OpenAI didn’t release any new models at its Dev Day event but new API features will excite developers who want to use their models to build powerful apps.

OpenAI has had a tough few weeks with its CTO, Mira Murati, and other head researchers joining the ever-growing list of former employees. The company is under increasing pressure from other flagship models, including open-source models which offer developers cheaper and highly capable options.

The new features OpenAI unveiled were the Realtime API (in beta), vision fine-tuning, and efficiency-boosting tools like prompt caching and model distillation.

Realtime API

The Realtime API is the most exciting new feature, albeit in beta. It enables developers to build low-latency, speech-to-speech experiences in their apps without using separate models for speech recognition and text-to-speech conversion.

With this API, developers can now create apps that allow for real-time conversations with AI, such as voice assistants or language learning tools, all through a single API call.

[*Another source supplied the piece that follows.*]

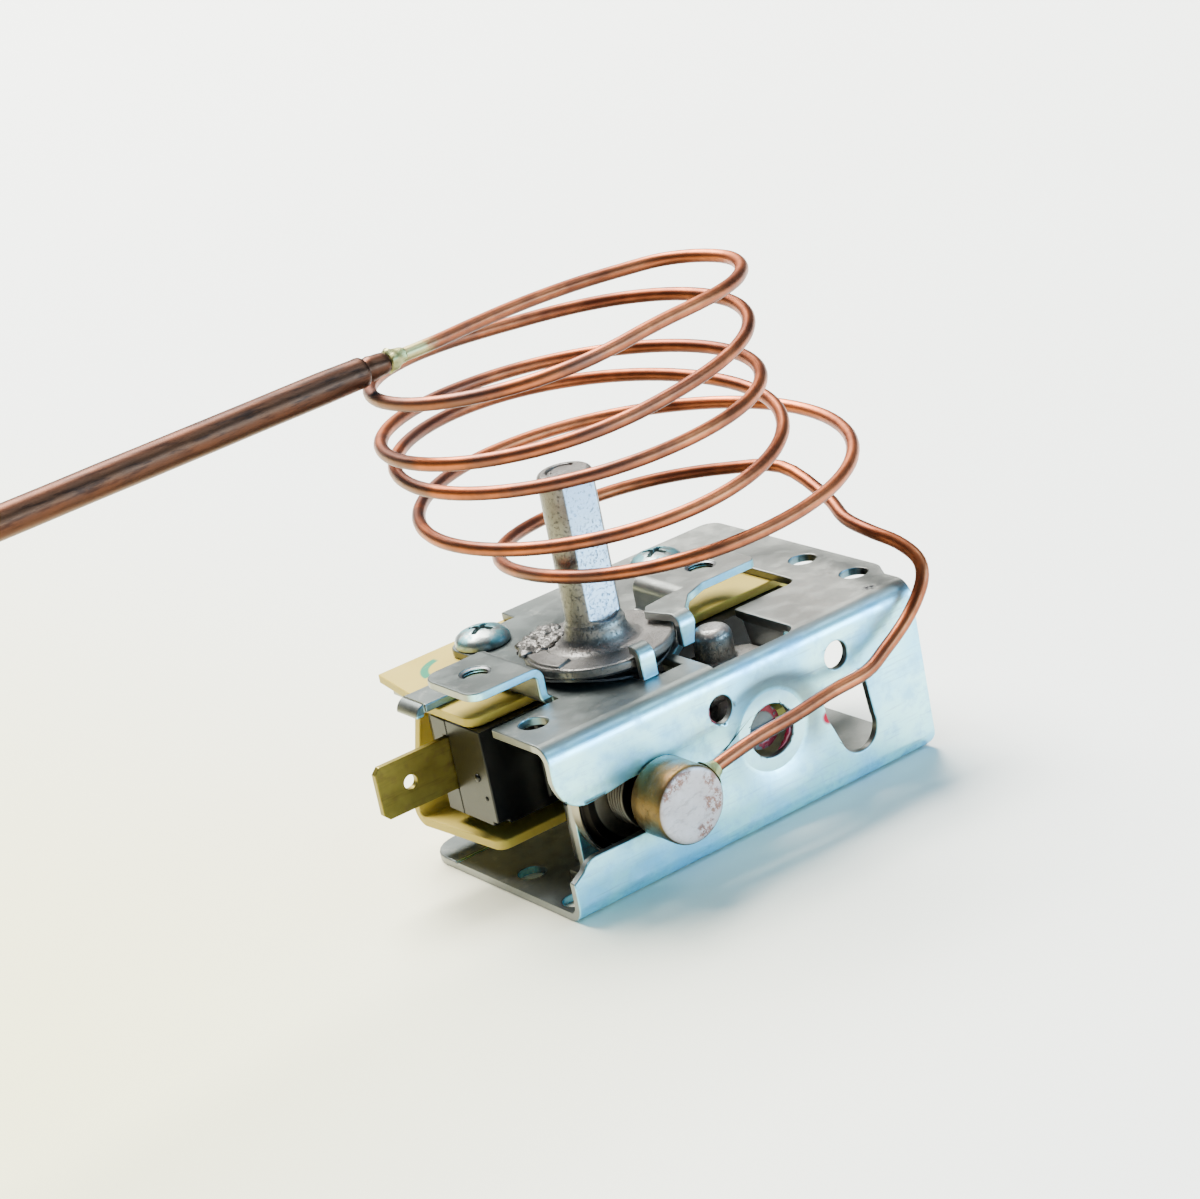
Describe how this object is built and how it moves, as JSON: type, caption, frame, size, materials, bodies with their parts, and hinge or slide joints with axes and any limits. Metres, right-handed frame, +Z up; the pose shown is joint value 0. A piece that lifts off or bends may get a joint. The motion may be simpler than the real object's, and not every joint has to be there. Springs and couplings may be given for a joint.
{
  "type": "oven thermostat",
  "caption": "Oven thermostat in a folded steel channel with a D-shaped dial shaft, snap switch, liquid-filled power element, coiled copper capillary and sensing bulb.",
  "frame": {"origin": "on the dial shaft's axis, at the underside of the bottom plate", "axes": "+Z up along the dial shaft, +X along the front plate away from the bulb, +Y from the front plate towards the switch bracket"},
  "size_m": [0.1718, 0.0514, 0.0608],
  "materials": {
    "plated_steel": "bright zinc plating, slightly mottled",
    "die_cast": "dull grey casting, rough at the gate",
    "bright_steel": "satin",
    "spring_steel": "dark satin",
    "lock_screw": "zinc plating with blue-green thread locker",
    "cap_metal": "heat-tinted, dull",
    "bellows_metal": "satin",
    "black_housing": "moulded, low gloss",
    "cream_sheet": "smooth fibre sheet",
    "terminal_metal": "tarnished",
    "contact_metal": "satin",
    "plunger_plastic": "moulded",
    "copper": "drawn copper, uneven brown tint",
    "braze": "greenish gold bead"
  },
  "bodies": {
    "chassis": {"frame": "plated_steel", "wave_washer": "spring_steel", "rocker_pin": "bright_steel", "pivot_post": "bright_steel", "element_cap": "cap_metal", "bellows": "bellows_metal", "element_disc": "bellows_metal", "element_clip": "plated_steel", "switch_front": "black_housing", "switch_back": "black_housing", "left_terminal": "terminal_metal", "right_terminal": "terminal_metal", "fixed_contact": "contact_metal", "switch_rivets": "bright_steel", "switch_wrap": "cream_sheet", "insulator_plate": "cream_sheet", "switch_bracket": "plated_steel", "bracket_screws": "lock_screw", "capillary_tube": "copper", "cap_braze": "braze", "bulb_braze": "braze", "bulb": "copper"},
    "shaft": {"cam_shaft": "die_cast"},
    "rocker": {"rocker_lever": "die_cast", "follower_pin": "bright_steel", "calibration_screw": "bright_steel", "range_spring": "spring_steel"},
    "button": {"element_button": "bright_steel"},
    "lever": {"power_lever": "bright_steel"},
    "plunger": {"switch_plunger": "plunger_plastic"},
    "blade": {"contact_arm": "contact_metal", "moving_contact": "contact_metal"}
  },
  "joints": [
    {"name": "shaft_turn", "type": "hinge", "parent": "chassis", "child": "shaft", "pos_m": [0, 0, 0.022], "axis": [0, 0, 1], "range_deg": [0, 300]},
    {"name": "rocker_tilt", "type": "hinge", "parent": "chassis", "child": "rocker", "pos_m": [0.0117, -0.0076, 0.0154], "axis": [1, 0, 0], "range_deg": [0, 9.9]},
    {"name": "element_push", "type": "slide", "parent": "chassis", "child": "button", "axis": [0, 1, 0], "range_m": [0, 0.00017], "stiffness_N_per_m": 200},
    {"name": "lever_swing", "type": "hinge", "parent": "chassis", "child": "lever", "pos_m": [-0.0089, -0.003, 0.0105], "axis": [0, 0, 1], "range_deg": [0, 2.9]},
    {"name": "plunger_push", "type": "slide", "parent": "chassis", "child": "plunger", "axis": [0, 1, 0], "range_m": [0, 0.00075]},
    {"name": "blade_snap", "type": "hinge", "parent": "chassis", "child": "blade", "pos_m": [0.0214, 0.00545, 0.01355], "axis": [0, 0, -1], "range_deg": [0, 2.7]}
  ],
  "couplings": [
    {"joint": "rocker_tilt", "follows": "shaft_turn", "ratio": 0.03247},
    {"joint": "lever_swing", "follows": "element_push", "rad_per_m": 294.1},
    {"joint": "plunger_push", "follows": "element_push", "ratio": 4.147},
    {"joint": "blade_snap", "follows": "element_push", "rad_per_m": 255.3}
  ]
}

It’s not quite the seamless experience that GPT-4o’s Advanced Voice Mode offers, but it’s close.

It’s not cheap though, at approximately $0.06 per minute of audio input and $0.24 per minute of audio output.

Vision fine-tuning

Vision fine-tuning within the API allows developers to enhance their models’ ability to understand and interact with images. By fine-tuning GPT-4o using images, developers can create applications that excel in tasks like visual search or object detection.

This feature is already being leveraged by companies like Grab, which improved the accuracy of its mapping service by fine-tuning the model to recognize traffic signs from street-level images​.

OpenAI also gave an example of how GPT-4o could generate additional content for a website after being fine-tuned to stylistically match the site’s existing content.

Prompt caching

To improve cost efficiency, OpenAI introduced prompt caching, a tool that reduces the cost and latency of frequently used API calls. By reusing recently processed inputs, developers can cut costs by 50% and reduce response times. This feature is especially useful for applications requiring long conversations or repeated context, like chatbots and customer service tools.

Using cached inputs could save up to 50% on input token costs.

Price comparison of cached and uncached input tokens for OpenAI’s API. Source: OpenAI

Model distillation

Model distillation allows developers to fine-tune smaller, more cost-efficient models, using the outputs of larger, more capable models. This is a game-changer because, previously, distillation required multiple disconnected steps and tools, making it a time-consuming and error-prone process.

Before OpenAI’s integrated Model Distillation feature, developers had to manually orchestrate different parts of the process, like generating data from larger models, preparing fine-tuning datasets, and measuring performance with various tools.

Developers can now automatically store output pairs from larger models like GPT-4o and use those pairs to fine-tune smaller models like GPT-4o-mini. The whole process of dataset creation, fine-tuning, and evaluation can be done in a more structured, automated, and efficient way.

The streamlined developer process, lower latency, and reduced costs will make OpenAI’s GPT-4o model an attractive prospect for developers looking to deploy powerful apps quickly. It will be interesting to see which applications the multi-modal features make possible.